Part of a data file
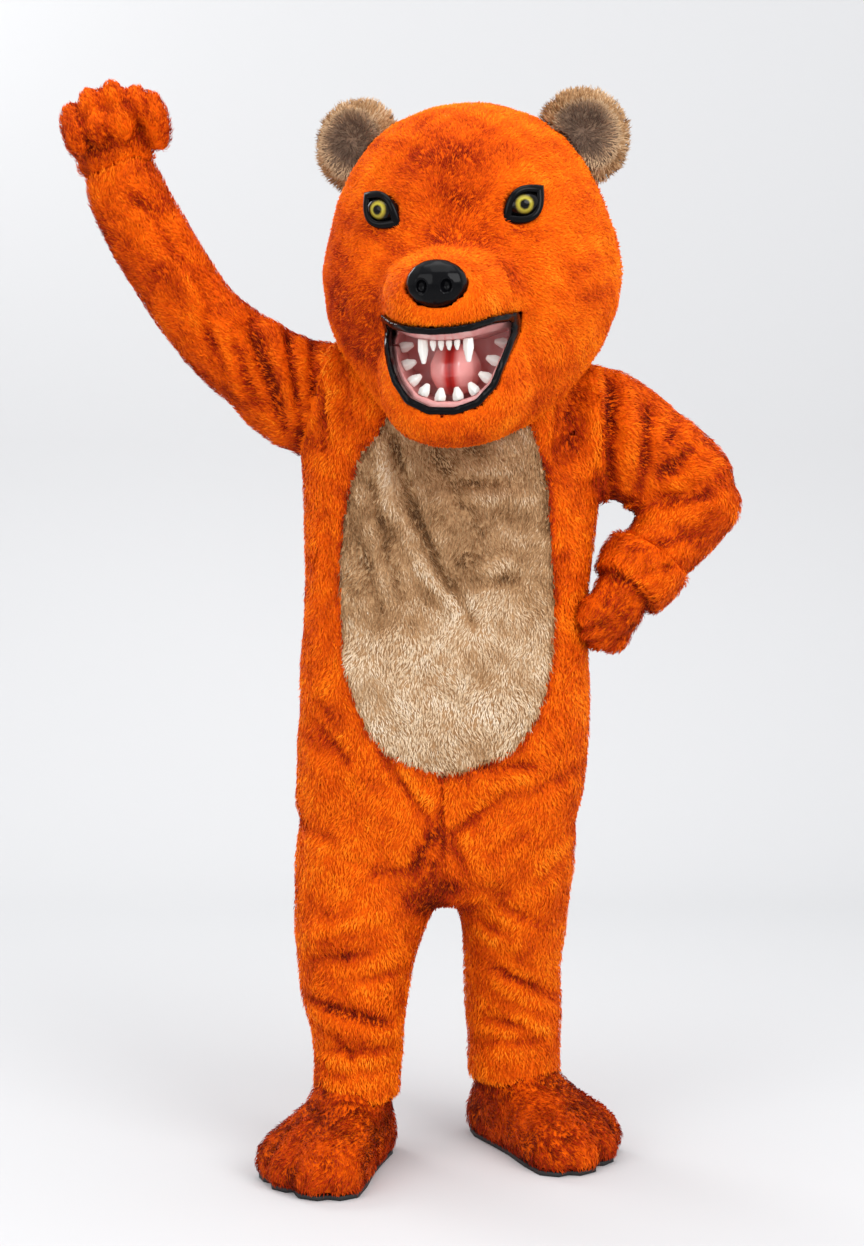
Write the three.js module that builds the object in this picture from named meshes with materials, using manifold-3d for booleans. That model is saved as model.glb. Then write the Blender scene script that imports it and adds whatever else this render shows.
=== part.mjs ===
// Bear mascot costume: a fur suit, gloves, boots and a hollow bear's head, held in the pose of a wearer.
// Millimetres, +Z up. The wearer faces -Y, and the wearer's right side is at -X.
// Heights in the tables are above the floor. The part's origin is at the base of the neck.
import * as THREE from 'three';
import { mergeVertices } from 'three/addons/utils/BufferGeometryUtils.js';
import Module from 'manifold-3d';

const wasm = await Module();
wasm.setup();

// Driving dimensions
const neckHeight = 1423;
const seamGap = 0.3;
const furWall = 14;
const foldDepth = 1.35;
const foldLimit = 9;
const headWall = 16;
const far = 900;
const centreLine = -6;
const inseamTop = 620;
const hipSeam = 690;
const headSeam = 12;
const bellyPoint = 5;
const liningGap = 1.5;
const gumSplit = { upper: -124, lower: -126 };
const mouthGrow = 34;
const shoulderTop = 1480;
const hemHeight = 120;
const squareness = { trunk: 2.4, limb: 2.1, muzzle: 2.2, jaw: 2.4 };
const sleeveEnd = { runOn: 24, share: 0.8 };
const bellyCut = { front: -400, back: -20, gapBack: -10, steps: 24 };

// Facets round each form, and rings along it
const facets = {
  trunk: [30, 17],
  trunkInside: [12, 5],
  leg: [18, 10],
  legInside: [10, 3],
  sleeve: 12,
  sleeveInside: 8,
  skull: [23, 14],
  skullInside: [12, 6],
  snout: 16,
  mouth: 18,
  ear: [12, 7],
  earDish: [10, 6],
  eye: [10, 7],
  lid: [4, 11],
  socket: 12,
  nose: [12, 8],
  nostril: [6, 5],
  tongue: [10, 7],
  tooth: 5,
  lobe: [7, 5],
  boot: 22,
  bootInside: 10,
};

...

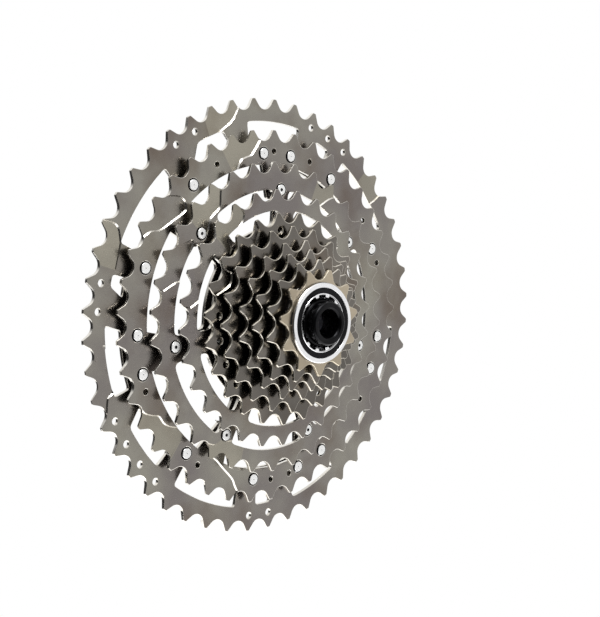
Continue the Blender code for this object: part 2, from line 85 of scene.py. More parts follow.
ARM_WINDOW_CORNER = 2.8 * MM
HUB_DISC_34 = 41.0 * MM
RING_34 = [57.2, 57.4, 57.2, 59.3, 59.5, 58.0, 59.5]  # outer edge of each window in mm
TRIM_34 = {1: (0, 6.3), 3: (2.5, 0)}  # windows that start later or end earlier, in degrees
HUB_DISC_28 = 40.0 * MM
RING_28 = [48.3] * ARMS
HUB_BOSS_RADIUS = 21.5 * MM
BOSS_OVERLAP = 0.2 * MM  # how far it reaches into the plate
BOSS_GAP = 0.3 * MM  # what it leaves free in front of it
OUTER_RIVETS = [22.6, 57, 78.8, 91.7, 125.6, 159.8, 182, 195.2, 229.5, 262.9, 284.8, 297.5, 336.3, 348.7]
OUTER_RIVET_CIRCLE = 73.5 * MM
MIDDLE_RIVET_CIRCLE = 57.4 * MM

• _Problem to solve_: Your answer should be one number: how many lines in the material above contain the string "scene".

• _Solution for this task_: 2